_What is expected_.
Write the material out again exactly.

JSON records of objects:
• • •

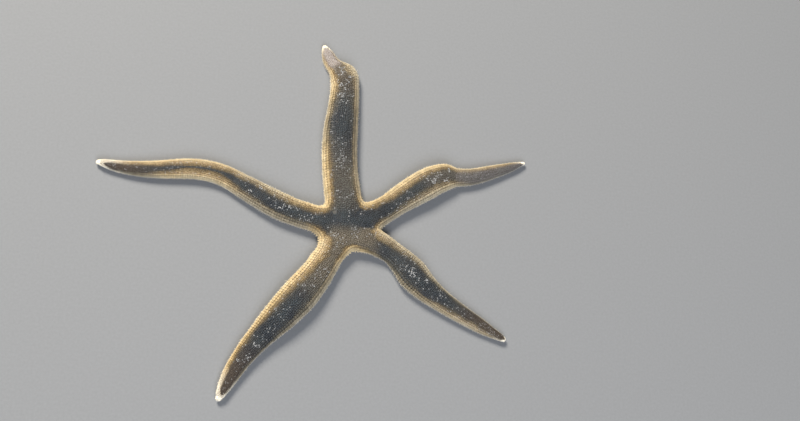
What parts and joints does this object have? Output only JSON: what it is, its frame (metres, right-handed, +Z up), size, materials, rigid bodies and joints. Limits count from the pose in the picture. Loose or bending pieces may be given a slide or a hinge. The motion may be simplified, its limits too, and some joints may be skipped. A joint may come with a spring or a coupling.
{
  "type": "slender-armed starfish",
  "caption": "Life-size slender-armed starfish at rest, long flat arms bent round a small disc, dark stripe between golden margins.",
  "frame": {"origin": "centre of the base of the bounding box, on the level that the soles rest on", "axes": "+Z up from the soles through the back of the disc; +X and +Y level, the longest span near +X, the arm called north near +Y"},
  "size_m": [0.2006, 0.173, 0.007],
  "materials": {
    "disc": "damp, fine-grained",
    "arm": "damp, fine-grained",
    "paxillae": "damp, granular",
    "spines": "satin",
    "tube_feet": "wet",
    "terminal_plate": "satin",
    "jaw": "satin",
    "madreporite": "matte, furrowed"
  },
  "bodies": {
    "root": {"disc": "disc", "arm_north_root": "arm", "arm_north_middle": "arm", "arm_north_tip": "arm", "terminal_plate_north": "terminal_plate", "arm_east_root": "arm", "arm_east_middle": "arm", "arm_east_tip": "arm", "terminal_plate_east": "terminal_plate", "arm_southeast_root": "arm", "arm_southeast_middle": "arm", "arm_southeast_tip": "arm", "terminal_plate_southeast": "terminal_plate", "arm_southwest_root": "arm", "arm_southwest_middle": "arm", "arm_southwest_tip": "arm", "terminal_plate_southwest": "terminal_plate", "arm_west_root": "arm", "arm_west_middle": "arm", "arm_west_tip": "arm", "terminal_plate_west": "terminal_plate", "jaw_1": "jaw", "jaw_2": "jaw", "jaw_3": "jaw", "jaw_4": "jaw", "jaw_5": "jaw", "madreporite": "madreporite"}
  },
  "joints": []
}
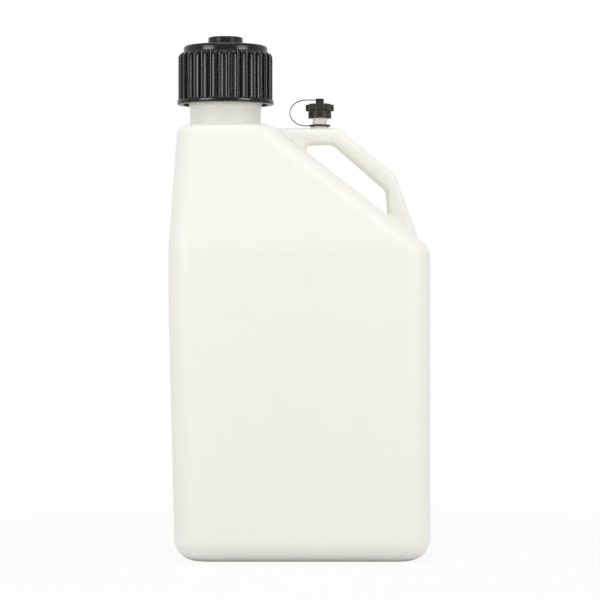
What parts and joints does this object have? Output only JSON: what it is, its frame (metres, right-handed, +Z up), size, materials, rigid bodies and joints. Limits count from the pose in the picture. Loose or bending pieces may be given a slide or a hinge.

• • •

_Task response_.
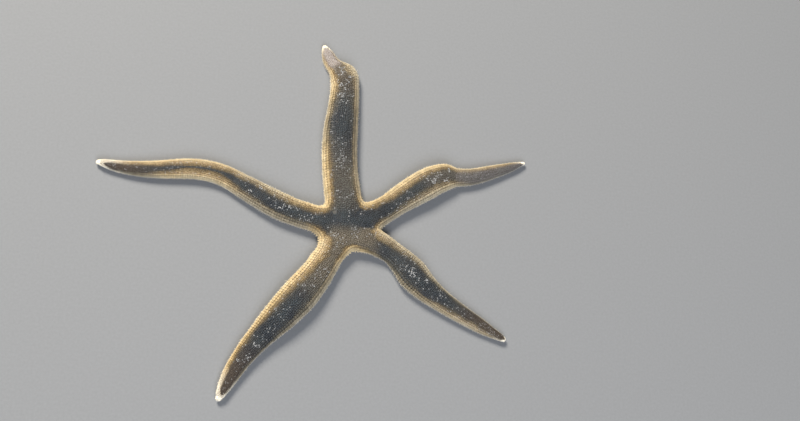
What parts and joints does this object have? Output only JSON: what it is, its frame (metres, right-handed, +Z up), size, materials, rigid bodies and joints. Limits count from the pose in the picture. Loose or bending pieces may be given a slide or a hinge. The motion may be simplified, its limits too, and some joints may be skipped. A joint may come with a spring or a coupling.
{
  "type": "slender-armed starfish",
  "caption": "Life-size slender-armed starfish at rest, long flat arms bent round a small disc, dark stripe between golden margins.",
  "frame": {"origin": "centre of the base of the bounding box, on the level that the soles rest on", "axes": "+Z up from the soles through the back of the disc; +X and +Y level, the longest span near +X, the arm called north near +Y"},
  "size_m": [0.2006, 0.173, 0.007],
  "materials": {
    "disc": "damp, fine-grained",
    "arm": "damp, fine-grained",
    "paxillae": "damp, granular",
    "spines": "satin",
    "tube_feet": "wet",
    "terminal_plate": "satin",
    "jaw": "satin",
    "madreporite": "matte, furrowed"
  },
  "bodies": {
    "root": {"disc": "disc", "arm_north_root": "arm", "arm_north_middle": "arm", "arm_north_tip": "arm", "terminal_plate_north": "terminal_plate", "arm_east_root": "arm", "arm_east_middle": "arm", "arm_east_tip": "arm", "terminal_plate_east": "terminal_plate", "arm_southeast_root": "arm", "arm_southeast_middle": "arm", "arm_southeast_tip": "arm", "terminal_plate_southeast": "terminal_plate", "arm_southwest_root": "arm", "arm_southwest_middle": "arm", "arm_southwest_tip": "arm", "terminal_plate_southwest": "terminal_plate", "arm_west_root": "arm", "arm_west_middle": "arm", "arm_west_tip": "arm", "terminal_plate_west": "terminal_plate", "jaw_1": "jaw", "jaw_2": "jaw", "jaw_3": "jaw", "jaw_4": "jaw", "jaw_5": "jaw", "madreporite": "madreporite"}
  },
  "joints": []
}
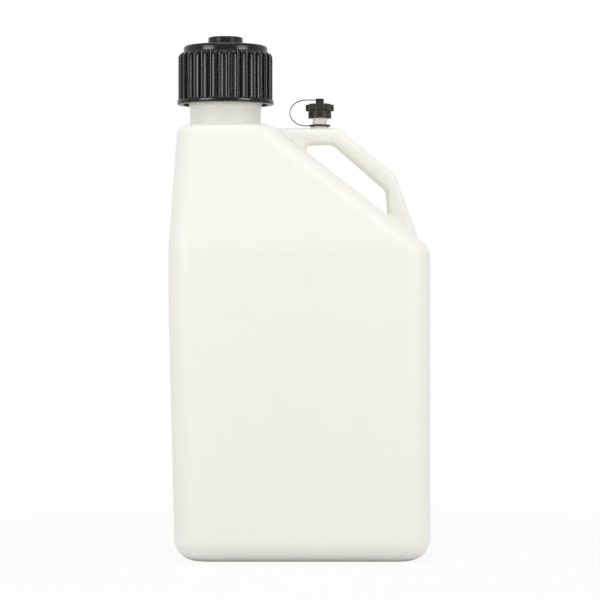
What parts and joints does this object have? Output only JSON: what it is, its frame (metres, right-handed, +Z up), size, materials, rigid bodies and joints. Limits count from the pose in the picture. Loose or bending pieces may be given a slide or a hinge.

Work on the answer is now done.